Ms Hogan said she has taken her concerns to her local councillor, Division 14’s Gail O’Neill but felt she had been “fobbed off” so decided to report the action to someone of higher standing.
“I called Buckingham Palace and I explained the situation to them,” she said.
Having explained the lie of the land, the palace put Ms Hogan through to a man who had some knowledge of swans and their behaviour.
The Queen’s Swan Marker, Richard Barber.
Technically, all unmarked swans in open water in the United Kingdom belong to the Queen, although the Crown only ‘exercises her ownership on certain stretches of the Thames and its surrounding tributaries’.
Mr Barber’s official role is to count up all the cygnets on the Thames and make sure the number of swans on the river is maintained.
Whether his sphere of responsibility can be extended to the Gold Coast remains to be seen but that hasn’t deterred Ms Hogan.

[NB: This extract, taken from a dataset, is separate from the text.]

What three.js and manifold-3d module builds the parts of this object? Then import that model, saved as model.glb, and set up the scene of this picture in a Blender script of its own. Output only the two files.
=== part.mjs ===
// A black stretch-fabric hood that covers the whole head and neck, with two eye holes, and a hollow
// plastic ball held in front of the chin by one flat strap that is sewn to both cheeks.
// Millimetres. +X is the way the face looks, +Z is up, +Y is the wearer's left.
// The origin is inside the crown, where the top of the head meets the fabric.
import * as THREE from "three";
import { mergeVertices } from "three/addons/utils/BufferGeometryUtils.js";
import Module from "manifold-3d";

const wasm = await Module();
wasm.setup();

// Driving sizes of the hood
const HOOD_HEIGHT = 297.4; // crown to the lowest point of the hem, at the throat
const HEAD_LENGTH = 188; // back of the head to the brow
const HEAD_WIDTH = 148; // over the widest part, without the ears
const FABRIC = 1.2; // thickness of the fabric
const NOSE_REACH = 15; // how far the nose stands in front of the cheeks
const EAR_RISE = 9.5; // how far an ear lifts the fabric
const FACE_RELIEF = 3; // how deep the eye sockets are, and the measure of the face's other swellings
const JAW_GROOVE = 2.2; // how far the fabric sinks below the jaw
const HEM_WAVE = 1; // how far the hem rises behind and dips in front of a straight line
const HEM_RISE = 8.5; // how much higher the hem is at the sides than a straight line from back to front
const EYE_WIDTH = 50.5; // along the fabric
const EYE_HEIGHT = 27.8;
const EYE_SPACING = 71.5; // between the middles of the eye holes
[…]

Timing is everything and Ms Hogan said she wanted to extend an invitation to the royals to visit the lake during next year’s Commonwealth Games but was fearful that time was something the lake didn’t have.
“I don’t want to extend an invitation, have them accept it and there’s nothing but a carpark here,” she said.
“I want to do all I can to make sure the lake is here and the black swans are here if the Royals came to visit it.”
And while Griffith University’s professor of public policy and law AJ Brown said while he was very sympathetic to anyone trying to save the swans, sadly the Queen would have no sway over the native birds.
“No way in the world,” he said.
“The only way it would have occurred would have been if in 1900 when the Australian was written that particular area of legislative power had been referred to Britain when the British passed the Australian Constitution.
“I have never heard anything to suggest it was.”